> EXERCISE DETAILS: Print exactly those lines that run from the beginning of the data to the line bearing "DOME_POWER = 3.3", inclusive.

> DATA:
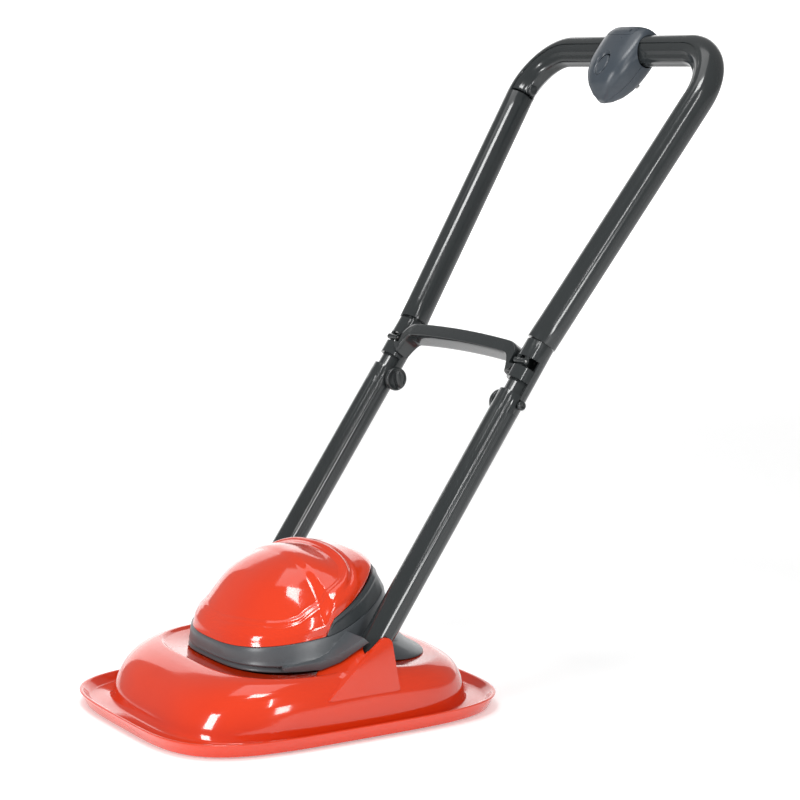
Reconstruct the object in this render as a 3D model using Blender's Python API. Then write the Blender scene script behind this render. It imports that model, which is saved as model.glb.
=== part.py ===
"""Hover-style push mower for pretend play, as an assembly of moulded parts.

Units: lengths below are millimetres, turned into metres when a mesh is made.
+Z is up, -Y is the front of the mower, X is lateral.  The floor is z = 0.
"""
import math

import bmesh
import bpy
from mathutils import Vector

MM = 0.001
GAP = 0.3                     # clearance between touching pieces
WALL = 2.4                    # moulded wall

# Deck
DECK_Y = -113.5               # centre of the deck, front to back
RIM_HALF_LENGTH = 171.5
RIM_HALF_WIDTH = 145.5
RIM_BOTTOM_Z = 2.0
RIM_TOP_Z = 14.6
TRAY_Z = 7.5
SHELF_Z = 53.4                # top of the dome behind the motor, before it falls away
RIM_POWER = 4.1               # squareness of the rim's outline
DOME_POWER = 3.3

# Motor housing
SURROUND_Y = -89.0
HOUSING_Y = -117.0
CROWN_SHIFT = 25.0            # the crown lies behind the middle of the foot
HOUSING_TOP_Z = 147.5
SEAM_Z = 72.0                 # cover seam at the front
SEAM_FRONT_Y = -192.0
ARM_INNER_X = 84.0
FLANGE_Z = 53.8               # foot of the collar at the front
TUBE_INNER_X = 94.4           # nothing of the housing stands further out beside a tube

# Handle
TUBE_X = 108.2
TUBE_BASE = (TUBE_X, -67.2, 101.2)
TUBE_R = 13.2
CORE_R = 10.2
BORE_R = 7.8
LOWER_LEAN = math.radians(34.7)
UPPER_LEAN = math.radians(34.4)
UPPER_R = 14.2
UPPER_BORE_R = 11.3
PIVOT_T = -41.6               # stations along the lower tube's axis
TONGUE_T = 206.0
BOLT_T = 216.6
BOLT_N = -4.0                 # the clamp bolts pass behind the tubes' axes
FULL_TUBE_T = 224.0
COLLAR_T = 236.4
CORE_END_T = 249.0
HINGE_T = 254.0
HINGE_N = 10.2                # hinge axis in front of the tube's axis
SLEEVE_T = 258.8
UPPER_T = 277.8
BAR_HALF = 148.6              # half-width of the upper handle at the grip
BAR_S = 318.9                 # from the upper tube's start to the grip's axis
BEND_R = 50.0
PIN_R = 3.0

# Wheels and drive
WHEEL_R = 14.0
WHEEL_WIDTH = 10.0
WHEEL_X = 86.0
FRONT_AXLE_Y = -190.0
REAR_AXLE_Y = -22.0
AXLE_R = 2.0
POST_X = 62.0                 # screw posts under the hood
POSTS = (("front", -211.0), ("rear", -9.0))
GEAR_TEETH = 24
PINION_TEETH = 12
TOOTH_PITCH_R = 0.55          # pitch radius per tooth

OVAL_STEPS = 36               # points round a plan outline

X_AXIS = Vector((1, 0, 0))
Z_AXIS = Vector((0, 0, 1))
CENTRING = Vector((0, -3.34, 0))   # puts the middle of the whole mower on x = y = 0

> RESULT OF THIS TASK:
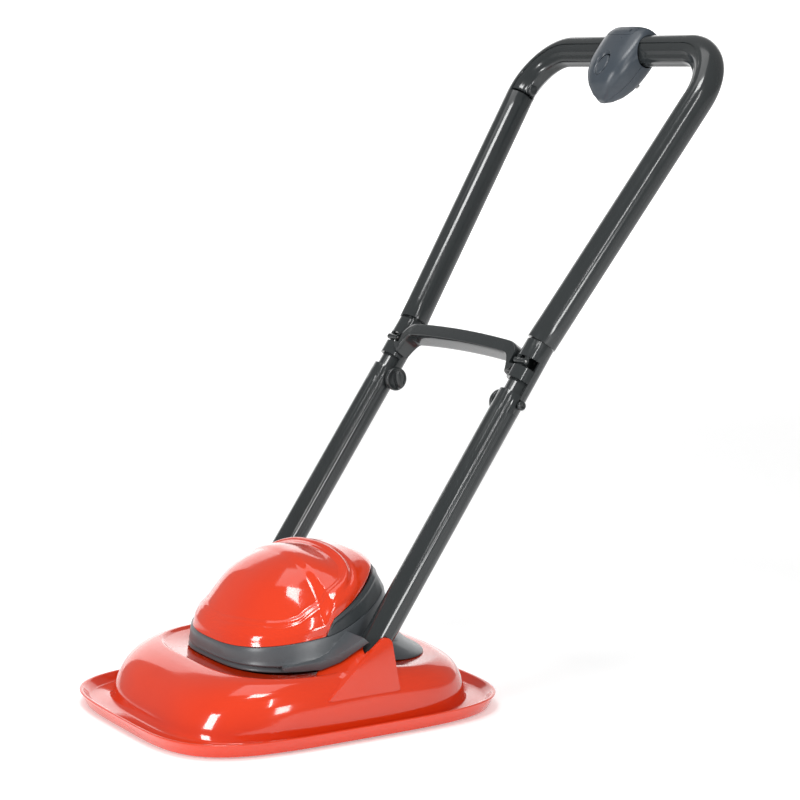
Reconstruct the object in this render as a 3D model using Blender's Python API. Then write the Blender scene script behind this render. It imports that model, which is saved as model.glb.
=== part.py ===
"""Hover-style push mower for pretend play, as an assembly of moulded parts.

Units: lengths below are millimetres, turned into metres when a mesh is made.
+Z is up, -Y is the front of the mower, X is lateral.  The floor is z = 0.
"""
import math

import bmesh
import bpy
from mathutils import Vector

MM = 0.001
GAP = 0.3                     # clearance between touching pieces
WALL = 2.4                    # moulded wall

# Deck
DECK_Y = -113.5               # centre of the deck, front to back
RIM_HALF_LENGTH = 171.5
RIM_HALF_WIDTH = 145.5
RIM_BOTTOM_Z = 2.0
RIM_TOP_Z = 14.6
TRAY_Z = 7.5
SHELF_Z = 53.4                # top of the dome behind the motor, before it falls away
RIM_POWER = 4.1               # squareness of the rim's outline
DOME_POWER = 3.3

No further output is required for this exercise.